We anticipated challenges in replicating these same options on the downstream sites. 

Since the content is all hosted on the central site, we couldn’t lean on Drupal’s built-in autocomplete functionality for choosing or excluding specific articles, nor for taxonomy terms. 

Our initial prototype focused on getting the frontend React app working, so we simply used comma-separated values to represent the entity id of the news articles and taxonomy terms. Not exactly user-friendly! To improve upon this, we built another React app to enhance these text fields with custom autocomplete widgets querying the JSON:API endpoints on the central site.
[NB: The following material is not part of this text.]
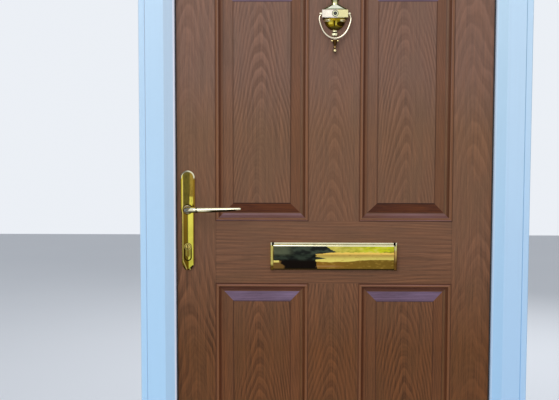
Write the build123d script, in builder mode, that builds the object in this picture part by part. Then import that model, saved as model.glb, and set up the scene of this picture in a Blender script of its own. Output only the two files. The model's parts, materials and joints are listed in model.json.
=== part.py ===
# A panelled front door with its frame. Sizes are in millimetres.
# X runs across the door, to the right seen from outside. Y goes indoors. Z is up.
# The origin is the centre of the threshold's underside.

import os
from math import cos, radians, sin

from build123d import *

os.makedirs("parts", exist_ok=True)

# Leaf
leaf_width = 806.0
leaf_height = 2000.0
leaf_thickness = 44.0
skin_thickness = 2.0
lock_stile_width = 80.0
hinge_stile_width = 60.0
top_rail_height = 60.0
bottom_rail_height = 100.0

# Rails and raised panels, whose heights fill the leaf around the lock rail and the spindle
muntin_width = 124.6
panel_width = 228.1
bottom_rail_face = 230.0
lock_rail_face = 154.8
spindle_over_lock_rail = 28.8
cross_rail_face = 114.8
top_panel_height = 200.0
top_rail_face = 117.0
bead_width = 8.8
ovolo_width = 10.2
quirk_width = 1.5
bevel_width = 24.1
bead_groove_depth = 1.6
bead_crest_depth = 0.4
recess_depth = 8.0
field_step = 1.8

# Frame
frame_depth = 70.0
body_width = 48.0
edge_gap = 6.0
lip_overlap = 16.0
lip_gap = 4.0
chamfer_width = 25.5
chamfer_depth = 12.0
frame_wall = 2.8
frame_web = 1.6
steel_room = 19.2
steel_thickness = 1.5
steel_clearance = 0.3
steel_end_gap = 30.0
extender_width = 16.0
extender_setback = 2.0
extender_depth = 62.0
extender_wall = 2.0

# Threshold
threshold_step = 18.0
bottom_gap = 6.0
threshold_nose_height = 12.0
threshold_wall = 2.0
rib_thickness = 6.0
rib_end_gap = 0.3

# Seals
gasket_reach = 2.5
gasket_clearance = 0.3
gasket_stem_inset = 8.0
gasket_stem_width = 3.0
gasket_stem_depth = 3.0
bottom_seal_width = 8.0
bottom_seal_groove = 6.0

# Wall fixings
fixing_diameter = 8.0
fixing_depth_place = 9.0
outer_fixing_inset = 150.0
inner_fixing_spacing = 578.0

# Lock furniture
spindle_height = 1020.0
faceplate_foot = 140.0
faceplate_head = 120.0
lower_hook_rise = 240.0
upper_hook_drop = 220.0
backset = 45.0
spindle_to_cylinder = 92.0
plate_fixing_spacing = 215.0
plate_fixing_above = 80.0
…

This approach was undoubtedly better than manually entering IDs, but it was also easier to use than Drupal’s native autocomplete widgets.

With the curated blocks now also available on the downstream sites, editors could show related news on their information pages, provide topic-based listing pages and even craft their own news landing pages.

In summary

The project started out with undeniably ambitious ideas. We planned, designed and developed a solution in collaboration with the client to achieve a seamless new experience that we are all proud of. 

What I’ve showcased here is only a small part of the overall project. We’ve barely scratched the surface regarding other requirements, such as data migration from multiple sources, modernising components in the design system, visual regression testing, WYSIWYG upgrades, Lighthouse optimisation and much more.